これって,キャバクラとかホストクラブの構造では?

 そう,大学合格が目的の教育業はずが,いつの間にか顧客の満足が第一の接客業になってしまいました。もちろん,顧客の満足は重視されるべきですが,目的が大学合格である以上,それだけではいけません。でも,生徒の勉強スタイル,ないしはバイトと両立する姿勢が変わらない以上は,講師としてもこれ以上何もできないわけです。ましてや,対価を頂戴してサービスを提供しているわけですから…。

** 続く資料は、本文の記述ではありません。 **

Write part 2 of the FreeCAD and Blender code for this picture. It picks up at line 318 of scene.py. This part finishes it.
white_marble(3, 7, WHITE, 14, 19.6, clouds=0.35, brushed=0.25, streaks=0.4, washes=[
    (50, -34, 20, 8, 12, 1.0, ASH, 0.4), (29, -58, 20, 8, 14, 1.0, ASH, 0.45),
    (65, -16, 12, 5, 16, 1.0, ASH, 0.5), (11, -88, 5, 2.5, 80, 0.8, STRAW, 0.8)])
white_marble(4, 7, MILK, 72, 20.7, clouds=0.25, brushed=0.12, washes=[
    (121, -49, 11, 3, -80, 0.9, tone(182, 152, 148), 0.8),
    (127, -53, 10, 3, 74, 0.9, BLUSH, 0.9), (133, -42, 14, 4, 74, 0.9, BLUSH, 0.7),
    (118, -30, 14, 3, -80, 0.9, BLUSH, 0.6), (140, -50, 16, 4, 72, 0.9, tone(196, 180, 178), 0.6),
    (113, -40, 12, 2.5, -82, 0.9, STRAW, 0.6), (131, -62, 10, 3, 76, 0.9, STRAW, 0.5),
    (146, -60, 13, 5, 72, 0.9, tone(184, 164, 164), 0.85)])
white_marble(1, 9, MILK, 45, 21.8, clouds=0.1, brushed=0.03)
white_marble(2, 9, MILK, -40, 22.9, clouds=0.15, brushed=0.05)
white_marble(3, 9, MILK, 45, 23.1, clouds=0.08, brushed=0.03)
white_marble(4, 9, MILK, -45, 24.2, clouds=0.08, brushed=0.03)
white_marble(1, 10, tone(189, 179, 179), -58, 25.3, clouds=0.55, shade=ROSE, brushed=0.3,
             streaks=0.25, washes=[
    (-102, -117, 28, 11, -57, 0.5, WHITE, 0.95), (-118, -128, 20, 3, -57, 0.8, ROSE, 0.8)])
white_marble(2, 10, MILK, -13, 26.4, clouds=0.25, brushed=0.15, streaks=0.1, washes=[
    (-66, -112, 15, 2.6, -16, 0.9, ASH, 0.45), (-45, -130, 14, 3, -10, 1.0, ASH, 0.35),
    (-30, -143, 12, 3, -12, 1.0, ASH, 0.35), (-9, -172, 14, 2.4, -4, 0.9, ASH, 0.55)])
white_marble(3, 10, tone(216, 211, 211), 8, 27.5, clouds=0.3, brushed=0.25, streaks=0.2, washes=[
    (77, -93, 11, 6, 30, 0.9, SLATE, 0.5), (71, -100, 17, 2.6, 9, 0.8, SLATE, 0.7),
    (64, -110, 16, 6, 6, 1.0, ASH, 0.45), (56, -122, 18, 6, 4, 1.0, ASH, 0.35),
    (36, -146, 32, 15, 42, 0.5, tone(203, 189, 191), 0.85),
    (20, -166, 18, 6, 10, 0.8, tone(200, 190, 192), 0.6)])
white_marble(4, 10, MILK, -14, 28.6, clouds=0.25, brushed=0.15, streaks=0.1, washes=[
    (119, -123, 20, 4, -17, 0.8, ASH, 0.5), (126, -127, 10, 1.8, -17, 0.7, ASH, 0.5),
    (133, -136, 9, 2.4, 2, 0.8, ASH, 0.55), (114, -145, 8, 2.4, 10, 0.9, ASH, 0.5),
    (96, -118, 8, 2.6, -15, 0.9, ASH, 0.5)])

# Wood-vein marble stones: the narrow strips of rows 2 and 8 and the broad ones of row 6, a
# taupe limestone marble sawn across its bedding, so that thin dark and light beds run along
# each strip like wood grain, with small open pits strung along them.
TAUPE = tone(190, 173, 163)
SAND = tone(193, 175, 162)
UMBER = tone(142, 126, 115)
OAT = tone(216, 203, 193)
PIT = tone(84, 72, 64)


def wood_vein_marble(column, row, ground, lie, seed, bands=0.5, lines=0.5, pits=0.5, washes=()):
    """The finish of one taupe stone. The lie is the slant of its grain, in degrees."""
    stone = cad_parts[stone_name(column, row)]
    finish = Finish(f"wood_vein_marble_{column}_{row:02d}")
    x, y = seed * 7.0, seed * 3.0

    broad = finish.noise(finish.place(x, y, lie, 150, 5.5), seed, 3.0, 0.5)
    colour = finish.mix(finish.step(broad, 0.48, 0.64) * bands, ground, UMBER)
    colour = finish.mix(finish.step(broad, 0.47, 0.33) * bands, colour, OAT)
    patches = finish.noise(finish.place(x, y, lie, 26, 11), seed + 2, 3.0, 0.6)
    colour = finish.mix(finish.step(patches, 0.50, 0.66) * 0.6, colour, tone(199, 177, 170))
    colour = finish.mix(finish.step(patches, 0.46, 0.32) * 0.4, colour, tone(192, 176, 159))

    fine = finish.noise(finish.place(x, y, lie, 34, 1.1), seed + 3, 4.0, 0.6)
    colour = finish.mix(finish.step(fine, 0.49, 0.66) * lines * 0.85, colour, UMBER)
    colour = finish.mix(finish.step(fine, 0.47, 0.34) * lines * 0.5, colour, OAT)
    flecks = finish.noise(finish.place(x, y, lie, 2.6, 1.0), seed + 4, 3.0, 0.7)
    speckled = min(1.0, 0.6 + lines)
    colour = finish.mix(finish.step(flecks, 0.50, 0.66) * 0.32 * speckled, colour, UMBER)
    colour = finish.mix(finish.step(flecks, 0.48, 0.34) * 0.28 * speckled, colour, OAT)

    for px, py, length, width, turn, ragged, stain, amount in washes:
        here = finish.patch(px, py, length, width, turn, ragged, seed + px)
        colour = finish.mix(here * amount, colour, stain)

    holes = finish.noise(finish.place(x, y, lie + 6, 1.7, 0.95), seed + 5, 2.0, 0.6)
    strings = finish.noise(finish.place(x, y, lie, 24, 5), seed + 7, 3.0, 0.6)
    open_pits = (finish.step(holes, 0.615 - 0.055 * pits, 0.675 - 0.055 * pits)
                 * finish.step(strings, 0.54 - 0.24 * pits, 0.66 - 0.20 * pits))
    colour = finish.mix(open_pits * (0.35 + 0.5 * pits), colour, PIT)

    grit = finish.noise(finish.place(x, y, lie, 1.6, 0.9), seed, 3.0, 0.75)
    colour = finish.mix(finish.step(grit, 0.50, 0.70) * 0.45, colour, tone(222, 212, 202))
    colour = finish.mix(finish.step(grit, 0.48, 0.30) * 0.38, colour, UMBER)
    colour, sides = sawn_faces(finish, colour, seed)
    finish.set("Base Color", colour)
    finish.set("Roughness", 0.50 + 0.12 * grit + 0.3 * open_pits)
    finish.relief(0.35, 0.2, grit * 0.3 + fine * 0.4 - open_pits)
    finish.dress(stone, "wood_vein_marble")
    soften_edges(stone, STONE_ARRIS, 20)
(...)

 受験が近づくにつれ,現実逃避に走りがちな生徒たちも増え,とりあえず相談する(でも自分の学習量が伴っていない)みたいな生徒が増えてきます。私も「つらい勉強を乗り越えてこそ大学受験だ」みたいな前近代的スポ根クソマインドを押し付ける気はさらさらないので,そういう生徒には「大変だよね〜」「仕方ないよね〜」と同調から入ってしまうこともしばしばです。それは馴れ合いたいわけではなく,そもそも勉強がつらいんだったら大学で学ぶ素質がないわけで,事前にそれがわかってよかったね〜くらいの精神で対応しています。予備校で各教科のプロが,それぞれに最大限分かりやすく噛み砕いて,興味を持たせるような仕掛けをしながら,ゴールから逆算的に組み立てて指導してくれているわけですから,それでも勉強がつらいというのであれば,大学なんて地獄です。

 でも,それが生徒のバックグラウンド次第で,単なる優しさに思われてしまうことがあります。そうすると,もはやここはキャバクラであり,ホストクラブになってしまうのです。バイトをしてまで予備校に通いながら,結局得たものはなんだったんだろうか?私はあなたを接待しているつもりはないんだけど,あなたの姿勢次第ではそうなってしまう。でもお金をもらって指導している以上,そこから先には踏み込めない。そういう生徒の存在も,私の生活を金銭的に支えてくれているから,無碍にはできない。若い時期の貴重な時間と親の貴重な財産を少しずつ食い潰しながら,まあでも彼らが幸せならそれで良いのかもしれないな…

 そんな“キャバクラ通い”,“ホストクラブ通い”の若者を目の当たりにしながら,私はこの子に何ができるのだろうか?と自問自答しながら,日々の仕事をしています。今日もまとまらぬ,ひとりごとでした。